The short answer is that little is expected to change now the transition period has ended. That is because the UK transposed the 5th Anti-Money Laundering Directive into UK law and the government has not announced to date any proposal to deviate from those standards/requirements as of 1 January 2021.
Further, while the UK has opted out of transposing the 6th Anti-Money Laundering Directive, due by 13 December 2020, this is largely due to the fact that many of its requirements are already covered by UK law. One exception is the proposed new offence of corporate liability for failing to prevent money laundering, where the UK government has announced a secondary review to be taken forward by the Law Commission.

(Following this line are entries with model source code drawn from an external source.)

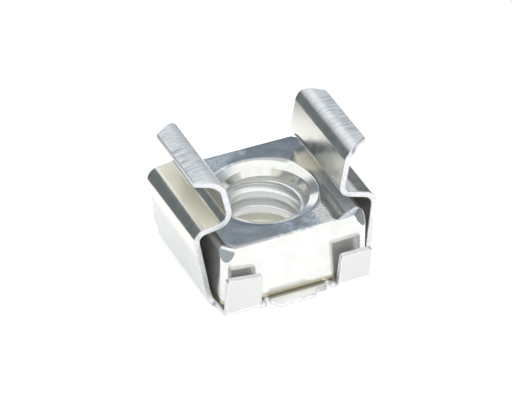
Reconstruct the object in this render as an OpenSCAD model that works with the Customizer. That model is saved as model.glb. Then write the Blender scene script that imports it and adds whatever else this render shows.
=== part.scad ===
// Rack cage nut: a square nut held loosely in a folded spring steel cage.
// The cage stands on its base plate. +X runs across the two ears, +Y towards
// the back and +Z up along the screw. Sizes are in millimetres.

/* [Sheet] */
// Thickness of the cage's spring steel sheet
sheet_t = 0.45; // [0.3:0.05:0.55]
// Inside radius of the folds between base and walls
base_fold_r = 0.15; // [0.1:0.05:0.6]
// Inside radius of the tabs' folds
tab_fold_r = 0.2; // [0.1:0.05:0.3]

/* [Walls and shoulders] */
// Play between the nut and each wall, at the base, left and right
side_play = [0.1, 0.55]; // [0.05:0.05:1]
// Front to back width of the walls and ears
ear_d = 8.3; // [6:0.1:9.5]
// Angle by which each wall leans outwards, left and right
wall_lean = [10, 5.5]; // [4:0.1:12]
// Gap between the nut's top edge and each shoulder, left and right
shoulder_gap = [0.75, 0.35]; // [0.3:0.05:1.2]
// Angle by which each shoulder rises towards the neck, left and right
shoulder_rise = [8, 18.4]; // [4:0.1:20]
// Inside radius of the fold at each shoulder, left and right
shoulder_fold_r = [0.5, 0.65]; // [0.15:0.05:0.8]

/* [Necks and lips] */
// Width across the two necks where they leave the shoulders
neck_w = 8.9; // [8.2:0.02:9.3]
// Angle by which each neck leans outwards, left and right
neck_lean = [12, 10]; // [6:0.5:14]
// Inside radius of the fold between shoulder and neck, left and right
root_fold_r = [0.75, 0.6]; // [0.3:0.05:0.8]
// Inside radius of the fold between neck and lip
lip_fold_r = 0.7; // [0.4:0.05:0.8]
// Height of the lips' free edges, to their top face
lip_h = 9.95; // [9.5:0.05:11]
// Distance of each lip's free edge from the middle, left and right
lip_reach = [6.6, 6.42]; // [6:0.02:7]
// Angle by which each lip drops towards its free edge
lip_drop = 4; // [0:0.5:8]
// Length of each lip's free edge
lip_edge_l = 6.4; // [4:0.1:7.5]

/* [Base and tabs] */
// Play between the nut and the front and back tabs, at the base
end_play = 0.4; // [0.35:0.05:0.8]
// Distance by which the base plate's cut edges stop short of the tabs' faces
plate_step = 0.1; // [0:0.02:0.2]
// Gap between two neighbouring tabs
tab_gap = 5.9; // [5.5:0.1:7]
// Width of the tabs, left and right
tab_w = [2.7, 2.4]; // [1.5:0.05:2.7]
// Height of the tabs at their outer corners, left and right
tab_h = [3.5, 3.1]; // [2:0.05:4]
// Angle by which the tabs' top edges fall towards the middle, left and right
tab_fall = [8, 0]; // [0:1:10]
// Angles by which the tabs lean outwards, left and right
tab_lean = [5.5, 10.4]; // [4:0.1:14]
// Radius of the tabs' top corners
tab_corner_r = 0.2; // [0.1:0.05:0.6]
// Radius by which the walls' edges flare out at their foot into the base plate
plate_corner_r = 1.2; // [0.2:0.05:1.3]
// Width of the relief slots in the base plate's edge
relief_w = 0.35; // [0.2:0.05:0.5]
// Depth of the relief slots
relief_l = 0.5; // [0.3:0.05:0.6]
// Distance from a relief slot to its tab
relief_to_tab = 0.45; // [0.3:0.05:0.8]
// Length of the stub where the blank was cut from its strip
stub_l = 0.5; // [0.2:0.05:0.8]
// Width of that stub at its root
stub_root_w = 3.5; // [2.5:0.1:4]
// Width of that stub at its tip
stub_tip_w = 2.7; // [1.5:0.1:3]
// Sideways offset of that stub
stub_x = -0.3; // [-0.4:0.05:0.4]
// Diameter of the base plate's hole for the screw
plate_hole_d = 7.2; // [6.6:0.1:8]

/* [Nut] */
// Width of the square nut across its flats
nut_w = 11.1; // [10:0.05:11.5]
// Thickness of the nut
nut_h = 4.85; // [4:0.05:4.9]
// Radius of the nut's upright corners
nut_corner_r = 0.72; // [0.3:0.02:1.2]
// Radius of the nut's top edges
nut_edge_r = 0.4; // [0.1:0.05:0.6]
// Radius of the nut's bottom edges
nut_foot_r = 0.2; // [0.1:0.05:0.4]
// Radius of the circle at which the nut's corners start to slope away
nut_bevel_r = 7.1; // [6:0.05:7.2]
// Angle of that slope
nut_bevel = 65; // [30:1:70]
// Minor diameter of the thread, which is the bore
bore_d = 5.1; // [4.2:0.1:5.5]
// Diameter of the countersink in the top face
sink_d = 7.8; // [6.8:0.1:8.4]
// Diameter of the countersink in the bottom face
under_sink_d = 6.6; // [6:0.1:7]
// Angle by which both countersinks slope inwards
sink_slope = 22; // [15:1:30]
// Diameter of the plain entry below the top countersink
entry_d = 6.45; // [6:0.05:6.6]
// Height of that entry's straight wall
entry_h = 0.05; // [0.05:0.05:0.4]
// Angle by which the thread runs out into the entry
run_out = 60; // [45:1:64]
// Distance by which the loose nut lies in front of the cage's middle
nut_forward = 0.3; // [0:0.05:0.3]

/* [Hidden] */

$fn = 72;
eps = 0.01;
fold_step = 360 / $fn;

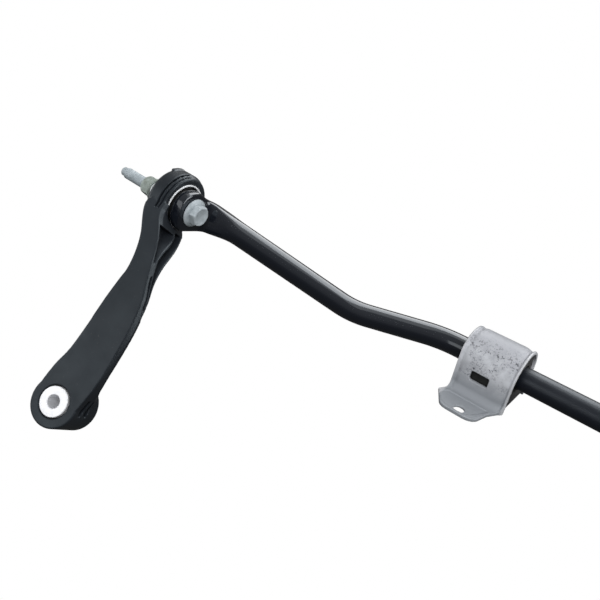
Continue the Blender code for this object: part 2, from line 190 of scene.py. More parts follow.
def bakeModifiers(thing):
    # the evaluated mesh as a plain one, and the work object gone
    view = bpy.context.evaluated_depsgraph_get()
    view.update()
    mesh = bpy.data.meshes.new_from_object(thing.evaluated_get(view))
    bpy.data.objects.remove(thing)
    return mesh


def cutAndJoin(name, mesh, steps):
    # a solid mesh after a list of (operation, other solid)
    base = workObject(name, mesh)
    helpers = []
    for k, (operation, other) in enumerate(steps):
        helper = workObject(f"{name}{k}", rawMesh(name, other))
        helpers.append(helper)
        step = base.modifiers.new(helper.name, "BOOLEAN")
        step.operation = operation
        step.solver = "EXACT"
        step.object = helper
    made = bakeModifiers(base)
    for helper in helpers:
        bpy.data.objects.remove(helper)
    return made


def mouldSkin(mesh, voxel, rounds, keep):
    # an even skin with soft edges, as a mould leaves them
    thing = workObject("skin", mesh)
    even = thing.modifiers.new("even", "REMESH")
    even.mode = "VOXEL"
    even.voxel_size = voxel * mm
    even.use_smooth_shade = True
    ease = thing.modifiers.new("ease", "SMOOTH")
    ease.factor = 0.5
    ease.iterations = rounds
    thin = thing.modifiers.new("thin", "DECIMATE")
    thin.ratio = keep
    return bakeModifiers(thing)


def mirrorMesh(mesh, name):
    bm = bmesh.new()
    bm.from_mesh(mesh)
    bmesh.ops.scale(bm, vec=(-1, 1, 1), verts=bm.verts)
    bmesh.ops.reverse_faces(bm, faces=bm.faces)
    twin = bpy.data.meshes.new(name)
    bm.to_mesh(twin)
    bm.free()
    return twin


def addPiece(name, mesh, finish, body, node):
    mesh.materials.clear()
    mesh.materials.append(finishes[finish])
    piece = workObject(name, mesh)
    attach(piece, body)
    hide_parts(node)


def addPair(name, mesh, finish, body, node):
    # a left piece and its mirror image; {} in a name stands for the side
    twin = mirrorMesh(mesh, name + "Right")
    addPiece(name + "Right", twin, finish, body.format("right"), node.format("right"))
    addPiece(name + "Left", mesh, finish, body.format("left"), node.format("left"))


# Materials

def setSocket(tree, socket, value):
    if isinstance(value, bpy.types.NodeSocket):
        tree.links.new(value, socket)
    else:
        socket.default_value = value


def feed(tree, node, **inputs):
    # sets or links inputs by name, with underscores for spaces
    for name, value in inputs.items():
        setSocket(tree, node.inputs[name.replace("_", " ")], value)


def addNode(tree, kind, settings=None, **inputs):
    node = tree.nodes.new(kind)
    for name, value in (settings or {}).items():
        setattr(node, name, value)
    feed(tree, node, **inputs)
    return node


def newFinish(name, colour, roughness, metallic=0.0):
    finish = bpy.data.materials.new(name)
    finish.use_nodes = True
    tree = finish.node_tree
    shader = tree.nodes["Principled BSDF"]
    feed(tree, shader, Base_Color=(*colour, 1), Roughness=roughness, Metallic=metallic)
    return finish, tree, shader


def objectSpace(tree):
    return addNode(tree, "ShaderNodeTexCoord").outputs["Object"]


def placedSpace(tree, place):
    # a piece's own axes, in millimetres, from the place it was built at
    inverse = place.inverted()
    turn = addNode(
        tree, "ShaderNodeMapping", Vector=objectSpace(tree), Scale=(1 / mm,) * 3,
        Rotation=inverse.to_euler(), Location=inverse.translation)
    return turn.outputs["Vector"]


def noise(tree, space, scale, detail=3.0, roughness=0.5):
    sizes = {"Scale": scale, "Detail": detail, "Roughness": roughness}
    return addNode(tree, "ShaderNodeTexNoise", Vector=space, **sizes).outputs["Fac"]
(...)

The UK will continue to be a member of the Financial Action Taskforce (FATF) and is expected to continue to follow, if not exceed, its guidelines and recommendations on global standards.
AML is specifically listed as one of the offences covered by criminal judicial co-operation provisions in both the future trade agreement. Also the future trade agreement includes non-regression clauses in relation to AML standards.
So what has changed?
The main practical change for AML compliance is that the definition of a ‘third country’ in now a country outside the UK, as opposed to outside the EEA.
EU nationals/clients will become third-country entities for the purposes of AML compliance. And UK nationals/companies will be third-country entities for EU companies undertaking AML compliance.
Both EU AML Directives and UK Money Laundering Regulations of 2017 require the conduct of Enhanced Due Diligence (EDD) in third countries due diligence subjects. This means that as from 1 January 2021 “third country” for UK will be any country outside the UK, while the UK will become a third country for the EU.
As a result, a UK bank, receiving an application for opening a corporate bank account from a Greek company will apply EDD and obtain additional approvals before the establishment of a business relationship. Similarly, a German corporate service provider shall apply EDD before accepting a UK resident as a customer.
As a result, the KYC procedures of the obliged entities will become much tougher.